Pectin is a natural ingredient that is mostly present in the pulp, peel and albedo--the white material between the outer peel and fruit sections--of citrus fruits. Pectin is also found in apples and sugar beets. It is used as a gelling agent in jelly foods and as a texturizer in premixed yogurt to give it a smooth texture and pleasant mouth feel.
Industry uses conventional heating to extract pectin from fruit peels. It can take more than an hour to process a batch of fruit peels. Overheating can reduce pectin quality by breaking it down.
Researchers with the Plant Science and Technology Research Unit, part of the ARS Eastern Regional Research Center in Wyndmoor, Pa., developed technology that uses microwaves to heat fruit peels and acidified water in pressure-resistant containers. Using this method, pectin can be extracted in 10 minutes.

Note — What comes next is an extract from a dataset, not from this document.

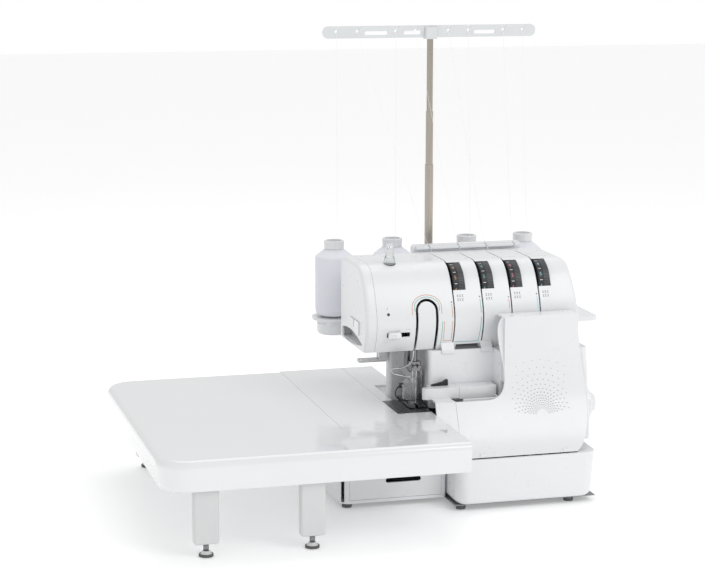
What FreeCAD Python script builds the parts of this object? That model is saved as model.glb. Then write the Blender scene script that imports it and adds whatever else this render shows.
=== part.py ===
"""Serger (overlock sewing machine) with its wide extension table, in millimetres.

X runs along the arm towards the handwheel, Y runs from the operator to the spool stand, +Z is up.
Everything is laid out from the left end of the head and the floor, and is moved on export so that
the origin is the middle of the whole machine's footprint.
"""
import FreeCAD, Part
import math
import os

V = FreeCAD.Vector

# ---- driving dimensions -------------------------------------------------------------------------
EDGE_R = 5.0                  # rounding of the head's front right edge
WALL = 2.6                    # moulded wall thickness
GAP = 0.35                    # gap between neighbouring pieces

HEAD_BOTTOM, HEAD_TOP = 188.0, 296.0
HEAD_REAR = 178.0             # rear face of the head and column
HEAD_LEFT_CAP = 14.0          # width of the left end cover
SIDE_LOW = (296.0, 72.0)      # right side of the casing, x and z, low on the column
SIDE_MID = (288.5, 185.0)
SIDE_TOP = (279.5, 290.0)

TABLE_TOP = 117.0             # working height of table, bed and needle plate
TABLE_SKIRT = 36.0
TABLE_LEFT, TABLE_RIGHT = -298.0, 77.0
TABLE_FRONT, TABLE_REAR = -140.0, 298.0
SEAM_X = -54.0                # table to insert
SEAM_Y = -32.0                # front strip to insert
STRIP_X = 33.0                # insert to bed strip
PLATE_Y0, PLATE_Y1 = 21.0, 92.0
TABLE_CORNER_R = 38.0
TABLE_DRAFT = 5.0             # how far the skirt's lower edge lies inside the top on the left

LEG_X = (-242.0, -115.0)
LEG_FRONT_Y, LEG_REAR_Y = -125.0, 280.0
LEG_WIDTH, LEG_THICK = 30.0, 15.0
LEG_PIVOT_Z = 92.0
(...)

Also, less energy is used and the pectin is a higher quality than when extracted using conventional heating.
Pectin is an imported high-value product that costs about $6 to $8 a pound. Cutting the extraction time could reduce this cost significantly and open the door for domestic pectin production for the first time in decades.
This technology can be used on a variety of agricultural commodities. The researchers are currently testing the method for extracting pectin from sugar beets to improve its quality for incorporation into nonfood products.
ARS has filed for a patent on this technology. ARS is the U.S. Department of Agricultures chief research agency.